Faculty must unlearn the bad ways of disciplinary hubris and embrace team teaching and walk the talk on interdisciplinary approaches to research, teaching and learning.

The curriculum must be liberated from the tyranny of the course book and content. Teaching and learning must be thematic, driven by experimentation, discovery and problem-based approaches.

Accountability

We must hold universities accountable for cost, value and quality. Without resorting to externally imposed accountability systems universities should be encouraged to develop specific and clear goals for student learning and to collect objective, and verifiable data about how students are achieving their learning goals, across all undergraduate programmes.

Ideally, the results of such self-assessment should be made available to prospective students and their parents.

But, as people who pay taxes and tuition, we can ask for more. Universities, through high quality teaching and research, can create well-paying jobs by expanding research while linking academic programmes to entrepreneurship and business development.

The influence of higher education must be felt beyond the lecture theatre. The influence of the university must be felt in homes, businesses, streets, parliaments, farms and parks.
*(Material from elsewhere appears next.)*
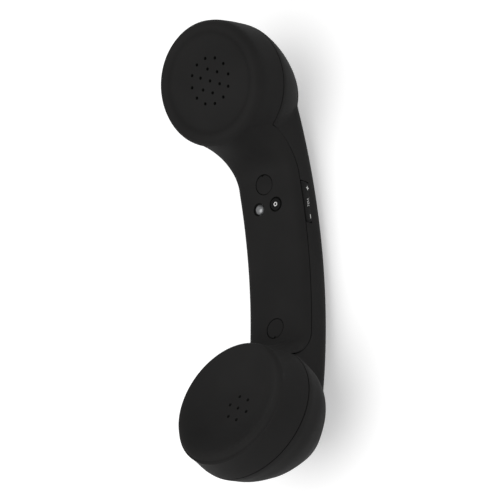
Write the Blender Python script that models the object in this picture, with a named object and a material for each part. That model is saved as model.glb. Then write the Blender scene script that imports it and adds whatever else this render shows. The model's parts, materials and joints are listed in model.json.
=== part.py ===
"""Cordless telephone handset: two moulded shells holding a receiver, a microphone and their board.

Metres, +Z up. The handset lies on its arched back with both caps facing up. +Y runs from the
mouthpiece to the earpiece, +X is the side with the volume rocker.
"""
import math

import bmesh
import bpy
from mathutils import Matrix, Vector

# Driving dimensions of the two shells
CAP_SPACING = 0.1433          # between the middles of the two hole patterns
CAP_HEIGHT = 0.0539           # hole patterns above the lowest line of the back
WALL = 0.0020
SEAM_GAP = 0.0003
FIT = 0.0003                  # clearance between pieces that touch

# Handle
HANDLE_WIDTH = 0.0316
HANDLE_THICKNESS = 0.0211
HANDLE_ARCH = 0.245           # radius of the back and of the face, seen from the side
FACE_EDGE = 0.0045            # rounding along the face
BACK_EDGE = 0.0095            # rounding along the back
SEAM_DEPTH = 0.0046           # seam below the face
ARCH_OFFSET = 0.0047          # lowest line of the arch, from the middle towards the ear

# Ear cup. Heights are above the hole plane, along the cap's axis.
EAR_TILT = math.radians(11.6)
EAR_RADIUS = 0.0272
EAR_SEAM = -0.0153
EAR_DISH = 0.0191
EAR_CREST = 0.0241
EAR_CREST_RISE = 0.0023
EAR_LEAN = 0.0010             # the cup's middle lies this far towards the handle at the hole plane
EAR_LEAN_RADIUS = 0.195       # and follows an arc of this radius further down
EAR_RIM_TAPER = 0.0003        # the rim is narrower by this much
EAR_RIM_DEPTH = 0.0030        # down to this depth
EAR_BACK = [(-0.0180, 0.0003), (-0.0240, 0.0023), (-0.0300, 0.0050), (-0.0360, 0.0083),
            (-0.0415, 0.0120), (-0.0435, 0.0145)]   # height, and how far it has drawn in

# Mouth cup
MOUTH_TILT = math.radians(19.4)
MOUTH_RIM = 0.0271
MOUTH_RADIUS = 0.0298         # at the seam
MOUTH_SEAM = -0.0082
MOUTH_DISH = 0.0080
MOUTH_CREST = 0.0252
MOUTH_CREST_RISE = 0.0066
MOUTH_SWEEP = [(0.35, 0.20), (0.64, 0.545), (0.885, 0.91)]   # shares from the dish to the crest
MOUTH_EDGE_HEIGHT = 0.0048    # of the edge between cap and wall
MOUTH_TAPER = 0.0006          # of the wall just below that edge
MOUTH_TAPER_HEIGHT = 0.0010
MOUTH_LEAN = 0.0002
MOUTH_LEAN_SLOPE = 0.180
MOUTH_LEAN_MAX = 0.0047
MOUTH_BACK = [(-0.0140, 0.0008), (-0.0200, 0.0023), (-0.0270, 0.0060), (-0.0340, 0.0124),
              (-0.0395, 0.0180)]

# Necks between the cups and the handle, measured from the middle of the handset
NECK_EAR = 0.0320             # where the face starts to rise towards the ear cup
NECK_MOUTH = -0.0362          # and towards the mouth cup
NECK_DRAFT = 0.10             # slope with which the neck leaves the cup's wall
NECK_SPREAD = 6               # the higher, the later the neck's columns drop to the seam
NECK_DROP = (0.62, 0.50)      # how far the sweep holds the wall, in the middle and at the side
NECK_RUN = (0.85, 0.42)       # and how far it holds the handle
HANDLE_END_EAR = 0.0792       # ends of the handle's back, inside the cups
HANDLE_END_MOUTH = -0.0906
END_WIDTH = 0.0006            # half width left at those ends inside the wall

# Sound holes
HOLE_RADIUS = 0.00072
EAR_RINGS = [(6, 0.0053), (12, 0.0100)]
MOUTH_RINGS = [(6, 0.0054)]

# Screw plugs on the face, and the screws under them
PLUG_EAR = 0.0316
PLUG_MOUTH = -0.0330
PLUG_RADIUS = 0.00425
PLUG_THICKNESS = 0.0015
PLUG_SPIGOT = 0.0026
NOTCH_RADIUS = 0.0007
SCREW_HEAD_RADIUS = 0.0027
SCREW_HEAD_HEIGHT = 0.0018
SCREW_RADIUS = 0.0013
SCREW_LENGTH = 0.0085
SCREW_SEAT = 0.0060           # depth of the seat below the face
SEAT_THICKNESS = 0.0015
BOSS_WALL = 0.0014
SCREW_BOSS_RADIUS = 0.0033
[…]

Undergraduate education is about preparing young people for a lifetime and for an unknown future. It is about preparation for citizenship in a global society.

East Africa’s great inventors, business and civic leaders must emerge from our universities, ready with open minds to lead.

I believe that if we continue with business as usual, paying lip service to quality, the East African moment will be lost.

We will rise or fall by the quality of our undergraduate programmes. No railway lines, roads, power lines, harbours or airports will substitute for underachieving undergraduate programmes.

Dr Awiti is the director of the East Africa Institute of Aga Khan University.